-- Start of Data rows --

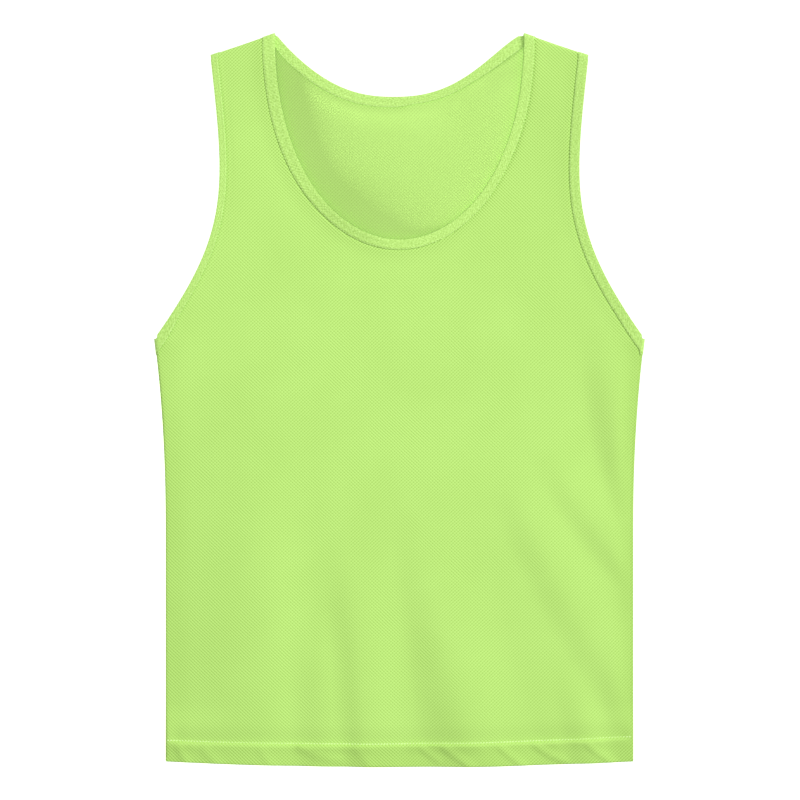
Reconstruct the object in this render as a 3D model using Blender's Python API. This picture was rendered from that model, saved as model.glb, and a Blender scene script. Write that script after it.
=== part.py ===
"""A sleeveless training bib of light mesh knit, laid flat on its back with its front up.

Two panels, front and back, are sewn at the shoulders and sides and hemmed at the bottom. One folded
strip binds the whole neck, and one binds each armhole. X runs across the bib, Y from hem to neck and
Z up from the surface it lies on. The origin is the middle of its outline, on that surface.

Every length below is in millimetres, and MM turns it into Blender's metres.
"""

import math

import bmesh
import bpy
from mathutils import Vector
from mathutils.geometry import delaunay_2d_cdt

MM = 0.001

# The cut, as it lies.
LENGTH = 679.0  # neck point to the middle of the hem
HALF_NECK = 115.0
HALF_SHOULDER = 174.8  # centre line to the shoulder's outer end
SHOULDER_DROP = 20.5
HALF_CHEST = 226.4
ARMHOLE_DEPTH = 282.3  # neck point down to the underarm
HALF_HEM = 216.3
SIDE_SHAPING = 180.0  # the sides narrow from chest to hem width over this length
HEM_DROOP = 5.0  # how far the hem's middle lies below its ends
FRONT_NECK_DEPTH = 190.5
BACK_NECK_DEPTH = 58.4
BACK_ASKEW = 5.2  # the back's neckline lies this far off the middle, towards the wearer's right

# The cloth.
CLOTH = 1.0  # one layer
GAP = 0.3  # air between two layers, and between two pieces at a seam
LAYER = CLOTH + GAP
BINDING = 10.0  # finished width of the neck and armhole bindings
HEM = 21.0  # finished height of the hem

# How the front lies on the back.
LOFT = 2.6  # air between the two panels, away from the seams
LOFT_REACH = 90.0  # the front leaves a seam over about this distance
SETTLE = 80.0  # and comes down from its bindings to that over this distance
STEP_REACH = 15.0  # a panel climbs onto a bound edge or a hem over this distance
STEP_CLEAR = 4.0  # and is level for this far beyond what it lies on
SEAM_ROUND = 2 * CLOTH + 1.5 * GAP  # how far a folded seam bulges past the flat cloth

FOLD_RISE = 0.88  # how far the neck binding's fold stands above the neck point
TOP = LENGTH / 2 - FOLD_RISE
HEM_FOLD = CLOTH + GAP / 2  # outer radius of the hem's turned edge

# Each curve of the neck is a superellipse: (x / half)**ACROSS + (depth / full)**DOWN = 1.
FRONT_NECK = {"depth": FRONT_NECK_DEPTH, "across": 2.0, "down": 2.2}
BACK_NECK = {"depth": BACK_NECK_DEPTH, "across": 2.4, "down": 0.81}

# Soft folds in the front: a ridge runs from start by way of bend to end. Its flank towards the wearer's
# right is steep and the other gentle, each this wide. The steep flank is spread times wider at the end,
# and the ridge grows to its full height over the length fade.
FOLDS = (
    {"start": (-128, -40), "bend": (-120, -190), "end": (-130, -350), "steep": 100, "gentle": 48, "spread": 1.0, "height": 2.7, "fade": 180},
    {"start": (-76, -190), "bend": (-72, -260), "end": (-70, -350), "steep": 30, "gentle": 28, "spread": 1.0, "height": 1.9, "fade": 80},
    {"start": (-46, -110), "bend": (-40, -215), "end": (-27, -350), "steep": 28, "gentle": 50, "spread": 1.0, "height": 3.0, "fade": 140},
    {"start": (12, -80), "bend": (31, -215), "end": (80, -350), "steep": 24, "gentle": 62, "spread": 2.2, "height": 5.2, "fade": 250},
    {"start": (158, -240), "bend": (168, -290), "end": (182, -350), "steep": 24, "gentle": 24, "spread": 1.0, "height": 2.0, "fade": 60},
    {"start": (96, -50), "bend": (144, -182), "end": (240, -312), "steep": 29, "gentle": 50, "spread": 1.1, "height": 2.3, "fade": 100},
    {"start": (136, -30), "bend": (166, -118), "end": (240, -176), "steep": 24, "gentle": 40, "spread": 1.0, "height": 2.5, "fade": 80},
    {"start": (192, 78), "bend": (189, -30), "end": (234, -125), "steep": 27, "gentle": 34, "spread": 1.0, "height": 3.4, "fade": 90},
)
SIDE_FADE = 22.0  # a ridge sinks this near a side seam

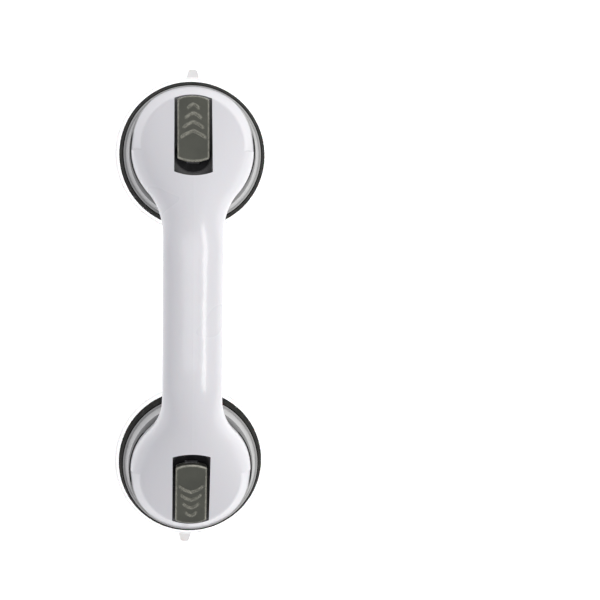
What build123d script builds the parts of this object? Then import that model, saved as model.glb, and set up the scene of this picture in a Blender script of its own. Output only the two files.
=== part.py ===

-- End of Data rows --

Task statement:
Set out exactly the run of lines that begins at the line holding "What build123d script" and ends at the last line of the data.

The completed task:
What build123d script builds the parts of this object? Then import that model, saved as model.glb, and set up the scene of this picture in a Blender script of its own. Output only the two files.
=== part.py ===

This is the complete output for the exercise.